:: Brief ::
Check every line below for the word "scene" and show those that hold it.

:: Information provided ::
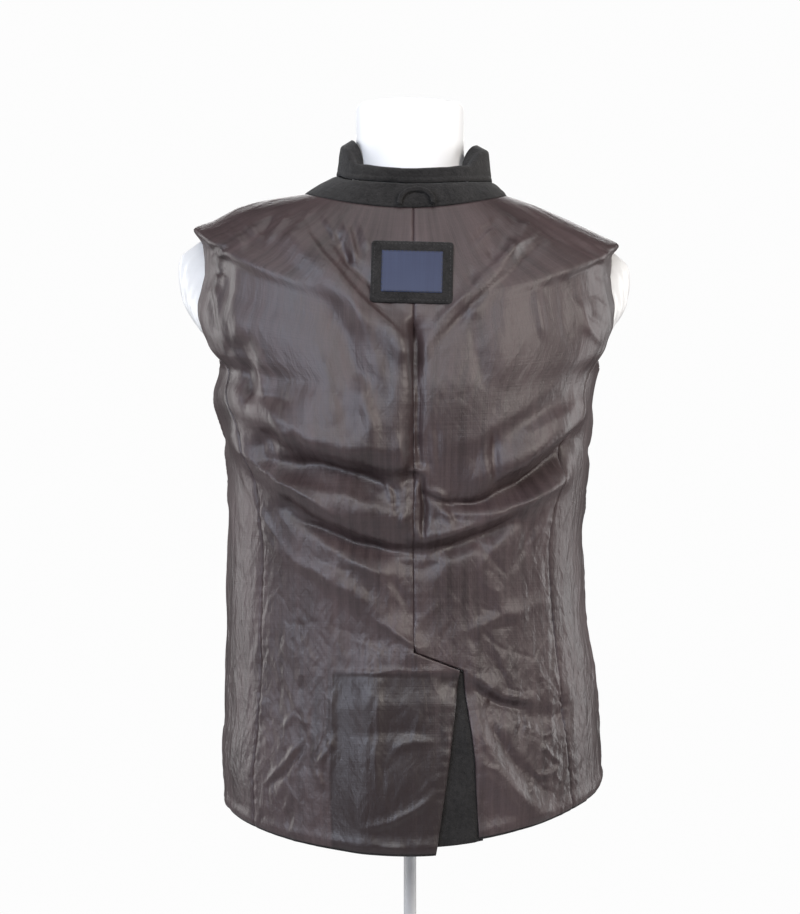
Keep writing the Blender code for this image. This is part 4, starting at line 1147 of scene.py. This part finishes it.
stand_for(make_loop(), "hanger_loop")


# The patch of wool below the neck, stitched round its edge, and the woven label on it, which is left bare.
PATCH_WIDTH, PATCH_HEIGHT, PATCH_THICKNESS = 82.0, 63.0, 1.5
PATCH_X, PATCH_Z, PATCH_TILT_DEG, PATCH_LIFT = 1.5, 1314.5, -1.5, 0.9
LABEL_WIDTH, LABEL_HEIGHT, LABEL_THICKNESS = 61.0, 42.0, 0.7
PATCH_CORNER, PATCH_EDGE, PATCH_BULGE = 4.0, 5.0, 0.5
LABEL_CORNER, LABEL_EDGE, LABEL_BULGE = 0.8, 2.0, 0.2
LABEL_LIFT = PATCH_LIFT + PATCH_THICKNESS + PATCH_BULGE


def back_point_at(x, z, lift):
    """A point on the back, found from its place across and its height."""
    run = np.clip(RINGS[0, 7] - z, 0, BACK_LENGTH)
    for _ in range(6):
        degrees = degrees_at(x, run)
        run = run + (plain_ring_point(degrees, run)[..., 2] - z)
    height = fold_height(plain_ring_point(degrees, run)[..., 0], z, BACK_FOLDS) + lift
    return plain_ring_point(degrees, run) + outward(degrees, run) * height[..., None]


def patch_place(u, v):
    sine, cosine = math.sin(math.radians(PATCH_TILT_DEG)), math.cos(math.radians(PATCH_TILT_DEG))
    return PATCH_X + u * cosine - v * sine, PATCH_Z + u * sine + v * cosine


def sewn_rectangle(name, width, height, corner, under, thickness, edge, bulge, materials, columns, rows):
    """A flat piece sewn on the back, with round corners, pillowed a little inside its turned edge."""
    u = np.linspace(-1, 1, columns + 1)[None, :] + np.zeros((rows + 1, 1))
    v = np.linspace(1, -1, rows + 1)[:, None] + np.zeros((1, columns + 1))
    across, up = u * width / 2, v * height / 2
    over_u = np.maximum(np.abs(across) - (width / 2 - corner), 0)
    over_v = np.maximum(np.abs(up) - (height / 2 - corner), 0)
    pull = np.maximum(over_u, over_v) / np.maximum(np.hypot(over_u, over_v), 1e-9)
    pull = np.where((over_u > 0) & (over_v > 0), pull, 1.0)
    across = np.sign(across) * (np.abs(across) - over_u + over_u * pull)
    up = np.sign(up) * (np.abs(up) - over_v + over_v * pull)
    rim = np.minimum(width / 2 - np.abs(across), height / 2 - np.abs(up))
    x, z = patch_place(across, up)
    pillow = bulge * smooth_step(rim / edge) - 0.5 * thickness * np.exp(-((rim / 0.7) ** 2))
    outer = back_point_at(x, z, under + thickness + pillow)
    inner = back_point_at(x, z, under)
    return wall_mesh(name, outer, inner, np.stack([across, up], -1), materials)


LABEL_BLUE = cloth_material(
    "woven_blue", SATIN_THREADS, "UV", (0.022, 0.030, 0.070), (0.040, 0.052, 0.105), (0.5, 0.62),
    (0.6, 0.0003), {"Crinkle": 0.2}, Specular_IOR_Level=0.4,
)
label_patch = sewn_rectangle(
    "patch_wool", PATCH_WIDTH, PATCH_HEIGHT, PATCH_CORNER, PATCH_LIFT, PATCH_THICKNESS, PATCH_EDGE,
    PATCH_BULGE, (WOOL,), columns=110, rows=84,
)
finish_cloth(
    label_patch, "label_patch",
)
woven_label = sewn_rectangle(
    "label_blue", LABEL_WIDTH, LABEL_HEIGHT, LABEL_CORNER, LABEL_LIFT, LABEL_THICKNESS, LABEL_EDGE,
    LABEL_BULGE, (LABEL_BLUE,), columns=80, rows=56,
)
finish_cloth(
    woven_label, "woven_label",
)


# Stitches: short threads round the patch and the label, a little proud of the cloth.
STITCH_LENGTH, STITCH_GAP, STITCH_WIDTH, STITCH_RISE = 2.6, 1.2, 0.55, 0.35
PATCH_INSET, LABEL_INSET = 3.0, 0.9
THREAD = cloth_material(
    "dark_thread", WOOL_NAP, "Object", (0.03, 0.028, 0.028), (0.05, 0.047, 0.046), (0.5, 0.6), (0.2, 0.0002),
)


def stitch_rectangle(name, width, height, inset, lift):
    """Stitches along a rectangle inside the edges of a sewn piece, joined in one mesh."""
    points, faces = [], []
    half_width, half_height = width / 2 - inset, height / 2 - inset
    corners = [(side * half_width, up * half_height) for side, up in ((-1, 1), (1, 1), (1, -1), (-1, -1))]
    for start, end in zip(corners, corners[1:] + corners[:1]):
        start, end = np.array(start), np.array(end)
        length = np.linalg.norm(end - start)
        along = (end - start) / length
        across = np.array([-along[1], along[0]])
        for place in np.arange(STITCH_GAP, length - STITCH_LENGTH, STITCH_LENGTH + STITCH_GAP):
            spine = start + along * (place + STITCH_LENGTH * np.array([0, 0.2, 0.8, 1.0])[:, None])
            rise = STITCH_RISE * np.array([-0.8, 1.0, 1.0, -0.8])
            first = len(points)
            for centre, proud in zip(spine, rise):
                for side, drop in ((-1, -0.35), (0, 0.0), (1, -0.35)):
                    u, v = centre + across * side * STITCH_WIDTH / 2
                    x, z = patch_place(u, v)
                    points.append((x, z, lift + proud + drop))
            for row in range(3):
                for column in range(2):
                    a = first + row * 3 + column
                    faces.append((a, a + 1, a + 4, a + 3))
    points = np.array(points)
    placed = back_point_at(points[:, 0], points[:, 1], points[:, 2])
    mesh = bpy.data.meshes.new(name)
    mesh.from_pydata((placed * MM).tolist(), [], faces)
    mesh.materials.append(THREAD)
    mesh.shade_smooth()
    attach(linked(name, mesh), "root")


stitch_rectangle("patch_stitches", PATCH_WIDTH, PATCH_HEIGHT, PATCH_INSET, PATCH_LIFT + PATCH_THICKNESS + 0.2)
stitch_rectangle("label_stitches", LABEL_WIDTH, LABEL_HEIGHT, LABEL_INSET, LABEL_LIFT + LABEL_THICKNESS + 0.1)


# The sleeves, white satin inside, pushed into the coat. Their heads bulge out of the armholes in pleats, and
# the rest of each is a flattened tube that hangs beside the form.
SLEEVE_WALL, SLEEVE_DEPTH, SLEEVE_BORDER_DEG = 1.8, 5.2, 7.0
SLEEVE_HEAD_ROWS, SLEEVE_HEAD_COLUMNS, SLEEVE_WAY_ROUND = 88, 90, 3.0
SLEEVE_HEADS = np.array([
    # run, and how far out the left and the right head reach
    (98, 211, 206), (103, 213, 207.5), (108, 229, 219), (113, 241, 228), (119, 244, 231),
    (125, 243.5, 231), (134, 240, 229), (144, 233, 223), (155, 220, 211), (167, 202, 195),
    (180, 183, 180), (190, 177, 174), (197, 175, 172),
], float)
WHITE_SATIN = cloth_material(
    "white_satin", SATIN_THREADS, "UV", (0.70, 0.695, 0.69), (0.80, 0.795, 0.79), (0.36, 0.5), (1.0, 0.0016),
    Specular_IOR_Level=0.5,
)


def make_sleeve_head(name, side):
    runs = np.linspace(SLEEVE_HEADS[0, 0], SLEEVE_HEADS[-1, 0], SLEEVE_HEAD_ROWS)[:, None]
    opening = 90.0 - back_edge(np.maximum(runs, 99.0))
    offset = np.linspace(-1, 1, SLEEVE_HEAD_COLUMNS)[None, :] * (opening + SLEEVE_BORDER_DEG)
    degrees = (90.0 + offset) * side
    runs = runs + 0 * degrees
    under = plain_ring_point(degrees, runs) - outward(degrees, runs) * SLEEVE_DEPTH
    column = SLEEVE_HEADS[:, 1 if side < 0 else 2]
    reach = smooth_column(runs, SLEEVE_HEADS[:, 0], column)
    reach = reach - (ring_value("left" if side < 0 else "right", runs) - SLEEVE_DEPTH)
    round_over = np.clip(1 - (offset / np.maximum(opening - 2.5, 2.5)) ** 2, 0, 1)
    reach = np.where(reach > 0, reach * round_over ** 0.8, reach)
    free = smooth_step(round_over / 0.5)
    pleats = 2.6 * cloth_noise(offset / 4.2, runs / 34, 71 + side) + cloth_noise(offset / 1.8, runs / 12, 73)
    reach = reach + free * (pleats - 1.2)
    grid = under + side * np.array([1.0, 0, 0]) * reach[..., None]
    flat = np.stack([offset * SLEEVE_WAY_ROUND, -runs], -1)
    if side < 0:
        grid, flat = grid[:, ::-1], flat[:, ::-1]
    return sheet_wall(name, grid, flat, SLEEVE_WALL, (WHITE_SATIN,))


for side_name, side in (("left", -1), ("right", 1)):
    head = make_sleeve_head(f"sleeve_head_{side_name}_satin", side)
    finish_cloth(
        head, f"sleeve_head_{side_name}",
    )


SEAM_MERGE, QUAD_ANGLE, SMOOTH_LEVELS = 1e-5, math.radians(60), 2


def refined_copy(node, name, material):
    """A solid's mesh, joined and made smooth by subdivision."""
    mesh = nodes[node].data.copy()
    mesh.name = name
    made = linked(name, mesh)
    bpy.ops.object.select_all(action="DESELECT")
    made.select_set(True)
    bpy.context.view_layer.objects.active = made
    bpy.ops.object.mode_set(mode="EDIT")
    bpy.ops.mesh.select_all(action="SELECT")
    bpy.ops.mesh.remove_doubles(threshold=SEAM_MERGE)
    bpy.ops.mesh.tris_convert_to_quads(face_threshold=QUAD_ANGLE, shape_threshold=QUAD_ANGLE)
    bpy.ops.object.mode_set(mode="OBJECT")
    mesh.materials.clear()
    mesh.materials.append(material)
    smooth = made.modifiers.new("smooth", "SUBSURF")
    smooth.levels = smooth.render_levels = SMOOTH_LEVELS
    bpy.ops.object.modifier_apply(modifier=smooth.name)
    made.data.shade_smooth()
    return made


SLEEVE_TUBE_SATIN = cloth_material(
    "white_satin_inside", WOOL_NAP, "Object", (0.76, 0.755, 0.75), (0.86, 0.855, 0.85), (0.36, 0.5),
    (0.1, 0.0003), Specular_IOR_Level=0.5,
)
for side_name in ("left", "right"):
    tube = refined_copy(f"sleeve_{side_name}", f"sleeve_{side_name}_satin", SLEEVE_TUBE_SATIN)
    finish_cloth(
        tube, f"sleeve_{side_name}",
    )


# The dress form: a smooth white moulded torso with a flat-topped neck.
def uneven_material(name, stretch, scale, dark, light, roughness):
    """A material whose colour, and roughness where it has two values, drift a little with one noise."""
    material, tree, shader = new_material(name)
    place = add_node(tree, "TexCoord", {})["Object"]
    clouds = scaled_noise(tree, place, stretch, scale)
    tree.links.new(mix_colours(tree, clouds, dark, light), shader.inputs["Base Color"])
    if isinstance(roughness, tuple):
        tree.links.new(map_range(tree, clouds, *roughness), shader.inputs["Roughness"])
    else:
        shader.inputs["Roughness"].default_value = roughness
    return material, tree, shader, place


FORM_WHITE, form_tree, _, form_place = uneven_material(
    "white_moulded", (1, 1, 1), 9.0, (0.84, 0.84, 0.845), (0.9, 0.9, 0.9), (0.42, 0.58),
)
add_relief(form_tree, scaled_noise(form_tree, form_place, (1, 1, 1), 420.0, 2.0), 0.12, 0.0004)
stand_for(refined_copy("form_torso", "form_torso_smooth", FORM_WHITE), "form_torso")


# The stand: a chromed base, rod and socket, polished, with faint turning marks.
CHROME, _, chrome_shader, _ = uneven_material(
    "bright_chrome", (1, 1, 40), 30.0, (0.87, 0.87, 0.88), (0.95, 0.95, 0.96), (0.16, 0.28),
)
chrome_shader.inputs["Metallic"].default_value = 0.35
for node in ("stand_base", "stand_rod", "form_socket"):
    nodes[node].data.materials.clear()
    nodes[node].data.materials.append(CHROME)


# The studio: a pale round floor that ends below the picture, a white surround that only the camera sees in
# full, soft boxes on every side, and the camera level with the coat's middle, as the picture was taken.
FLOOR_RADIUS, FLOOR_SIDES = 2.3, 96


def make_floor():
    """A round sheet of pale paper, level with the stand's foot."""
    bpy.ops.mesh.primitive_circle_add(
        vertices=FLOOR_SIDES, radius=FLOOR_RADIUS, fill_type="NGON", location=(0, 0, 0),
    )
    made = bpy.context.object
    made.name = "studio_floor"
    paper, *_ = uneven_material(
        "pale_paper", (1, 1, 1), 3.0, (0.42, 0.42, 0.425), (0.47, 0.47, 0.475), 0.9,
    )
    made.data.materials.append(paper)


make_floor()

SOFT_BOXES = (
    # name, place, size, power, colour
    ("box_left", (-1.7, -2.0, 2.0), (1.2, 0.9), 30, (0.76, 0.84, 1.0)),
    ("box_right", (1.6, -1.9, 2.1), (1.1, 0.9), 33, (1.0, 0.94, 0.88)),
    ("box_front", (-0.3, -2.8, 2.7), (1.6, 1.0), 36, (0.96, 0.97, 1.0)),
    ("box_top", (0.0, -0.5, 3.0), (1.8, 1.0), 10, (1.0, 1.0, 1.0)),
    ("box_side_left", (-2.4, 0.5, 1.5), (1.2, 2.0), 40, (1.0, 1.0, 1.0)),
    ("box_side_right", (2.4, 0.5, 1.5), (1.2, 2.0), 40, (1.0, 1.0, 1.0)),
    ("box_behind", (0.0, 2.9, 2.4), (2.0, 1.2), 44, (1.0, 1.0, 1.0)),
    ("box_rod_left", (-1.3, -1.5, 0.72), (1.2, 0.22), 1.0, (1.0, 1.0, 1.0)),
    ("box_rod_right", (1.3, -1.5, 0.72), (1.2, 0.22), 1.0, (1.0, 1.0, 1.0)),
    ("box_low", (-1.4, -2.2, 1.0), (0.9, 0.5), 5, (0.78, 0.85, 1.0)),
)
TARGET = Vector((0.0, 0.0, 1.15))

for name, place, size, power, colour in SOFT_BOXES:
    light = bpy.data.lights.new(name, "AREA")
    light.shape = "RECTANGLE"
    light.size, light.size_y = size
    light.energy = power
    light.color = colour
    box = linked(name, light)
    box.location = place
    box.rotation_euler = (TARGET - Vector(place)).to_track_quat("-Z", "Y").to_euler()

SURROUND_SEEN, SURROUND_LIGHT = 0.98, 0.06
world = bpy.data.worlds.new("studio_air")
bpy.context.scene.world = world
world.use_nodes = True
air = world.node_tree
background = air.nodes["Background"]
background.inputs["Color"].default_value = (1.0, 1.0, 1.0, 1.0)
seen = add_node(air, "LightPath", {})["Is Camera Ray"]
strength = map_range(air, seen, SURROUND_LIGHT, SURROUND_SEEN)
air.links.new(strength, background.inputs["Strength"])

CAMERA_X, CAMERA_DISTANCE, CAMERA_HEIGHT = -10.5, 2400.0, 1130.0
CAMERA_LENS, CAMERA_SENSOR = 90.0, 36.0
camera_data = bpy.data.cameras.new("camera")
camera_data.lens = CAMERA_LENS
camera_data.sensor_width = CAMERA_SENSOR
camera = linked("camera", camera_data)
camera.location = (CAMERA_X * MM, -CAMERA_DISTANCE * MM, CAMERA_HEIGHT * MM)
camera.rotation_euler = (math.pi / 2, 0.0, 0.0)
bpy.context.scene.camera = camera

bpy.context.scene.view_settings.view_transform = "Standard"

:: Solution to this problem ::
Keep writing the Blender code for this image. This is part 4, starting at line 1147 of scene.py. This part finishes it.
bpy.context.scene.world = world
bpy.context.scene.camera = camera
bpy.context.scene.view_settings.view_transform = "Standard"